The Soviet version of full-circle panoramic projection was produced at the Exhibition of the Achievements of the National Economy of the USSR (VDNKh) in Moscow in 1959 and subsequently (according to Soviet designs) in Prague and Tokyo. The circular motion-picture theater at the VDNKh is a cylindrical building 25 m in diameter and 15 m high, with an auditorium that holds about 500. In the auditorium, which is also cylindrical, the audience looks at the film while standing and can turn through 360°. The screen, which is arranged in a circle, consists of two tiers; the lower tier is a cylindrical band, and the upper tier, which adjoins it, is a truncated cone. The image is projected by 22 projectors (11 in each tier) operating in synchronization.

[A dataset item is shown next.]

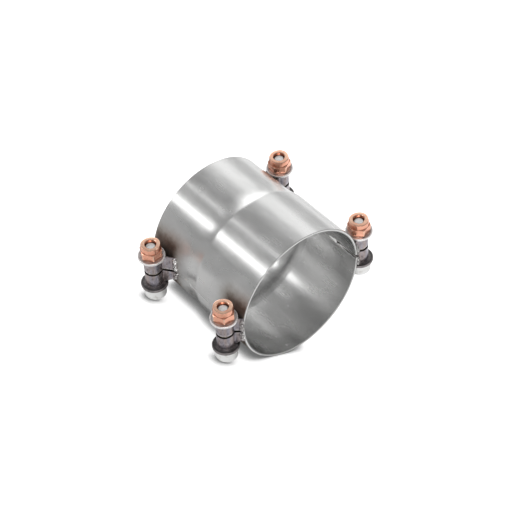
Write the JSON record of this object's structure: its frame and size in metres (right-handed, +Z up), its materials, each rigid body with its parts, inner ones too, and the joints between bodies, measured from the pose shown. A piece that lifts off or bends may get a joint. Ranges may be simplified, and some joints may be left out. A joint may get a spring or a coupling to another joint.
{
  "type": "exhaust pipe sleeve clamp",
  "caption": "Split, stepped exhaust sleeve: thin half shells drawn together round pipe ends by socket screws through welded strip lugs, with copper-coloured lock nuts.",
  "frame": {"origin": "on the ground under the middle of the sleeve: the centre of the bounding box's bottom, on the line where the lower half shell touches the ground", "axes": "+X along the tube towards the wider near end, +Y across it from the front bolts to the back bolts, +Z up. The sleeve lies as it comes to rest, rolled 26.9 degrees about X onto the heads of its front screws, so the bolts lean that far from +Z towards -Y"},
  "size_m": [0.0858, 0.1179, 0.0865],
  "materials": {
    "shell": "satin stainless sheet, heat-tinted brown beside the lugs",
    "lug": "strip darkened purple-brown by welding heat",
    "weld": "rough rippled weld metal, with bright spots",
    "screw": "bright zinc, satin",
    "washer": "plain bright steel",
    "nut": "copper flash, satin"
  },
  "bodies": {
    "lower_half": {"lower_half_shell": "shell", "lower_lug_front_far": "lug", "lower_lug_front_near": "lug", "lower_lug_back_far": "lug", "lower_lug_back_near": "lug", "lower_welds_front_far": "weld", "lower_welds_front_near": "weld", "lower_welds_back_far": "weld", "lower_welds_back_near": "weld", "cap_screw_front_far": "screw", "cap_screw_front_near": "screw", "cap_screw_back_far": "screw", "cap_screw_back_near": "screw", "head_washer_front_far": "washer", "head_washer_front_near": "washer", "head_washer_back_far": "washer", "head_washer_back_near": "washer"},
    "upper_half": {"upper_half_shell": "shell", "upper_lug_front_far": "lug", "upper_lug_front_near": "lug", "upper_lug_back_far": "lug", "upper_lug_back_near": "lug", "upper_welds_front_far": "weld", "upper_welds_front_near": "weld", "upper_welds_back_far": "weld", "upper_welds_back_near": "weld", "nut_washer_front_far": "washer", "nut_washer_front_near": "washer", "nut_washer_back_far": "washer", "nut_washer_back_near": "washer"},
    "nut_front_far": {"lock_nut_front_far": "nut"},
    "nut_front_near": {"lock_nut_front_near": "nut"},
    "nut_back_far": {"lock_nut_back_far": "nut"},
    "nut_back_near": {"lock_nut_back_near": "nut"}
  },
  "joints": [
    {"name": "upper_half_lift", "type": "slide", "parent": "lower_half", "child": "upper_half", "axis": [0, -0.4522, 0.8919], "range_m": [0, 0.00625]},
    {"name": "nut_front_far_turn", "type": "hinge", "parent": "upper_half", "child": "nut_front_far", "pos_m": [-0.0311, -0.04993, 0.03114], "axis": [0, -0.4522, 0.8919], "range_deg": [0, 1800]},
    {"name": "nut_front_near_turn", "type": "hinge", "parent": "upper_half", "child": "nut_front_near", "pos_m": [0.0334, -0.04993, 0.03114], "axis": [0, -0.4522, 0.8919], "range_deg": [0, 1800]},
    {"name": "nut_back_far_turn", "type": "hinge", "parent": "upper_half", "child": "nut_back_far", "pos_m": [-0.035, 0.03908, 0.07627], "axis": [0, -0.4522, 0.8919], "range_deg": [0, 1800]},
    {"name": "nut_back_near_turn", "type": "hinge", "parent": "upper_half", "child": "nut_back_near", "pos_m": [0.0348, 0.03908, 0.07627], "axis": [0, -0.4522, 0.8919], "range_deg": [0, 1800]}
  ],
  "couplings": [
    {"joint": "nut_front_far_turn", "follows": "upper_half_lift", "rad_per_m": 5026.5},
    {"joint": "nut_front_near_turn", "follows": "upper_half_lift", "rad_per_m": 5026.5},
    {"joint": "nut_back_far_turn", "follows": "upper_half_lift", "rad_per_m": 5026.5},
    {"joint": "nut_back_near_turn", "follows": "upper_half_lift", "rad_per_m": 5026.5}
  ]
}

Films for full-circle panoramic projection are shot on 35-mm motion-picture film by 11 synchronized cameras mounted with their objectives pointing outward from a common cylindrical base. The optical axes of the objectives are positioned at identical angular distances (360° ÷ 11 =32.7°), thus creating the conditions for maximum possible coverage of the objects being photo-graphed. The sound is recorded on a nine-channel stereophonic system. The stereophonic sound tracks are reproduced using “film-phonographs” (motion-picture projection apparatus together with sound reproduction apparatus). The loudspeakers are located on the auditorium walls behind the screens, on the ceiling, and in the floor to create the effect of natural sound.

REFERENCE

Goldovskii, E. M. Ot nemogo kino k panoramnomu. Moscow, 1961.